Handle case $$$b(0)$$$ and $$$b(n)$$$ separately.

What is second best approach for Problem D ? If One is unable to get the idea of claim ?

Alternative way to solve C2 (actually it is pretty similar to the editorial):

First we need to talk about C1. Let $$$dp_i$$$ is the first position to the left of $$$i$$$ such that $$$a_{dp_i}, a_{dp_i + 1}, ..., a_i$$$ is invalid. Then $$$dp_i = max(dp_{i - 1}, i - a_i)$$$. The answer to C1 is sum of $$$i - dp_i$$$ for all $$$1 \leq i \leq n$$$, or $$$n \cdot (n + 1) / 2 - \sum_{i = 1}^{n} {dp_i}$$$. Submission for C1. If you notice, the $$$dp$$$ array is actually the prefix maximum of $$$i - a_i$$$ for each $$$i$$$. So I use an array $$$b$$$ with $$$b_i = i - a_i$$$ for future usage in C2.
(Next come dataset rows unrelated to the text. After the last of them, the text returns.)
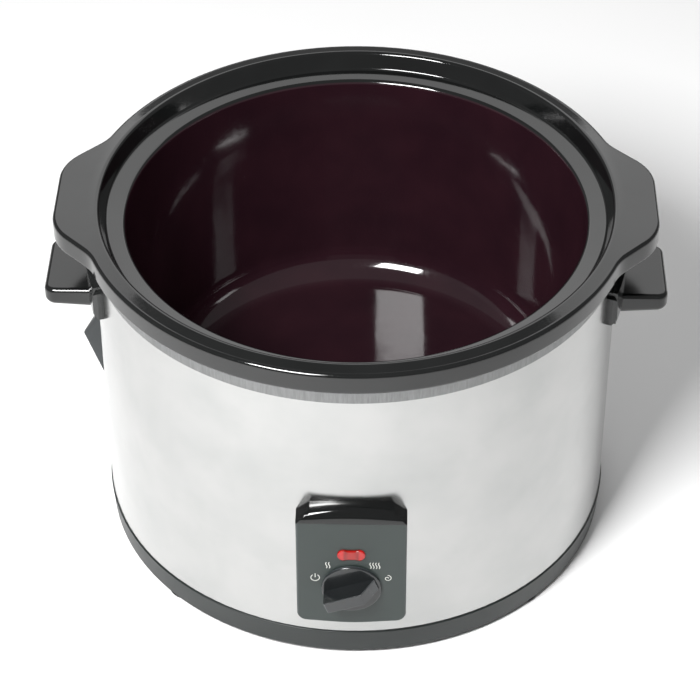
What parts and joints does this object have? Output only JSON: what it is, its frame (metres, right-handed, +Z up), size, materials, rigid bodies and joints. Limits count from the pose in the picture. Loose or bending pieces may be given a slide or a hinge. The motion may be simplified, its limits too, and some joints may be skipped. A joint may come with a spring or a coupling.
{
  "type": "slow cooker",
  "caption": "Round countertop slow cooker: a glazed stoneware crock with carrying lugs lifts out of a steel housing with side handles and a rotary heat control.",
  "frame": {"origin": "on the table plane, on the axis of the round housing", "axes": "+Z up; -Y is the front, with the control panel and its knob; +X is the right-hand handle seen from the front"},
  "size_m": [0.389, 0.3546, 0.2362],
  "materials": {
    "glazed_stoneware": "black glaze outside, dark brown glaze inside, glossy",
    "polished_steel": "bright polished stainless sheet",
    "pan_steel": "satin drawn sheet",
    "dark_plastic": "dark grey-green moulded, fine satin",
    "black_plastic": "black moulded, satin",
    "black_gloss_plastic": "black moulded, glossy",
    "rubber": "black, matt",
    "zinc_steel": "zinc plated",
    "aluminium_sheet": "mill finish",
    "heater_steel": "heat-tinted sheath",
    "steatite": "white technical ceramic, matt",
    "fuse_can": "plated can",
    "brass": "bright",
    "white_nylon": "natural nylon",
    "red_lens": "clear red moulding",
    "lamp_glass": "clear glass",
    "switch_plastic": "black phenolic",
    "lead_red": "silicone sleeving",
    "lead_black": "silicone sleeving",
    "lead_blue": "silicone sleeving",
    "lead_green": "silicone sleeving"
  },
  "bodies": {
    "housing": {"outer_shell": "polished_steel", "heating_pan": "pan_steel", "base_ring": "dark_plastic", "bottom_plate": "zinc_steel", "rubber_feet": "rubber", "tie_posts": "zinc_steel", "tie_screws": "zinc_steel", "heat_shield": "aluminium_sheet", "heater_band": "heater_steel", "heater_straps": "zinc_steel", "strap_screws": "zinc_steel", "thermal_cutout": "steatite", "cutout_screws": "zinc_steel", "thermal_fuse": "fuse_can", "fuse_clip": "zinc_steel", "fuse_screw": "zinc_steel", "terminal_block": "steatite", "terminal_screws": "brass", "block_screws": "zinc_steel", "cord_clamp": "white_nylon", "clamp_screws": "zinc_steel", "earth_screw": "brass", "cord_outlet": "black_plastic", "cord_gland": "rubber", "outlet_screws": "zinc_steel", "left_handle": "black_gloss_plastic", "right_handle": "black_gloss_plastic", "handle_screws": "zinc_steel", "handle_washers": "zinc_steel", "control_panel": "dark_plastic", "panel_screws": "zinc_steel", "lamp_lens": "red_lens", "neon_lamp": "lamp_glass", "lamp_holder": "white_nylon", "switch_body": "switch_plastic", "switch_cover": "switch_plastic", "switch_screws": "zinc_steel", "low_heat_lead": "lead_red", "high_heat_lead": "lead_black", "neutral_lead": "lead_blue", "switch_lead": "lead_black", "supply_lead": "lead_black", "fuse_lead": "lead_black", "earth_lead": "lead_green"},
    "crock": {"crock": "glazed_stoneware"},
    "knob": {"switch_spindle": "zinc_steel", "control_knob": "black_gloss_plastic", "knob_spring": "zinc_steel"}
  },
  "joints": [
    {"name": "crock_lift", "type": "slide", "parent": "housing", "child": "crock", "axis": [0, 0, 1], "range_m": [0, 0.175]},
    {"name": "knob_turn", "type": "hinge", "parent": "housing", "child": "knob", "pos_m": [0, -0.1716, 0.0682], "axis": [0, -1, 0], "range_deg": [0, 140]}
  ]
}
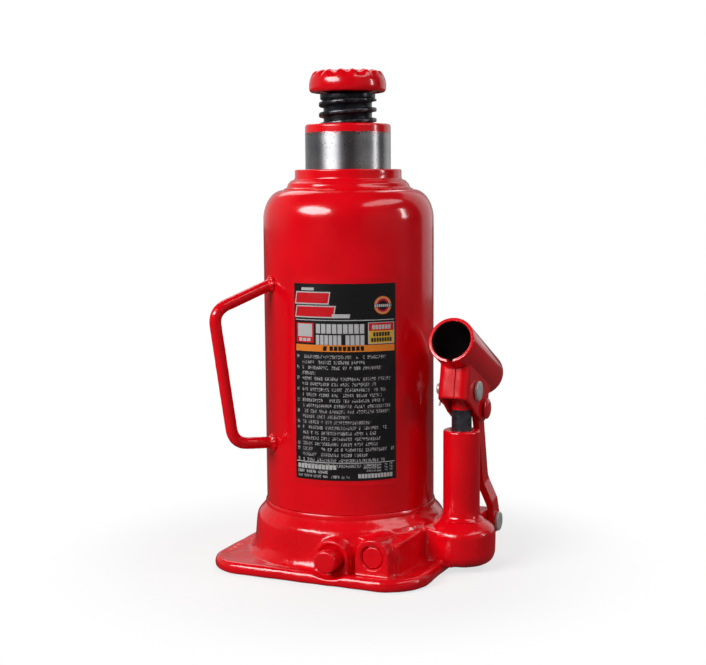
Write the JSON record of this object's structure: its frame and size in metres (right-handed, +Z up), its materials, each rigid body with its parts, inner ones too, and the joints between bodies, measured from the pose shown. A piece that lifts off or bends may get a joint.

Now turn to C2. Let's call $$$pref_i$$$ is the prefix sum of $$$dp_i$$$, and $$$suf_i$$$ is the sum of $$$\sum_{i = j}^{n}{dp[i]}$$$ supposed we start calculating $$$dp$$$ from $$$j$$$ (this is actually similar to the $$$track$$$ array in editorial, but with a different definition). Calculating $$$suf$$$ can easily be done by monotonic stack with the help of array $$$b$$$. Now, for each query, applying $$$a_p = x$$$ equivalents to changing $$$dp_i = max(dp_{i - 1}, p - x) = d$$$. Then $$$d$$$ will propagate among our $$$dp$$$, and we want to find the first position $$$q$$$ such that $$$d$$$ stops propagating at $$$q - 1$$$. For example, if $$$dp = [0,0,2, 3, 3, 3, 4, 6, 7]$$$ and we want to change $$$dp_5 = d = 5$$$, then $$$q = 8$$$ and our new $$$dp$$$ will be $$$[0,0,2,3,5,5,5,...,...]$$$. Here we can't assure that the last two elements in $$$dp$$$ are $$$6$$$ and $$$7$$$ after the change, but we can calculate the sum of those $$$'...'$$$, and it actually is $$$suf_q$$$. So, the sum of $$$dp$$$ after the change will be: $$$\sum{dp} = pref_{p - 1} + d * (q - p) + suf_{q}$$$, and answer for each query is: $$$n \cdot (n + 1) / 2 - \sum{dp}$$$.

To find the position $$$q$$$, I use binary search and max range query using sparse table. Hence the time complexity will be $$$O(nlogn)$$$. Submission to C2

Is it possible to solve D without rotations in polynomial time?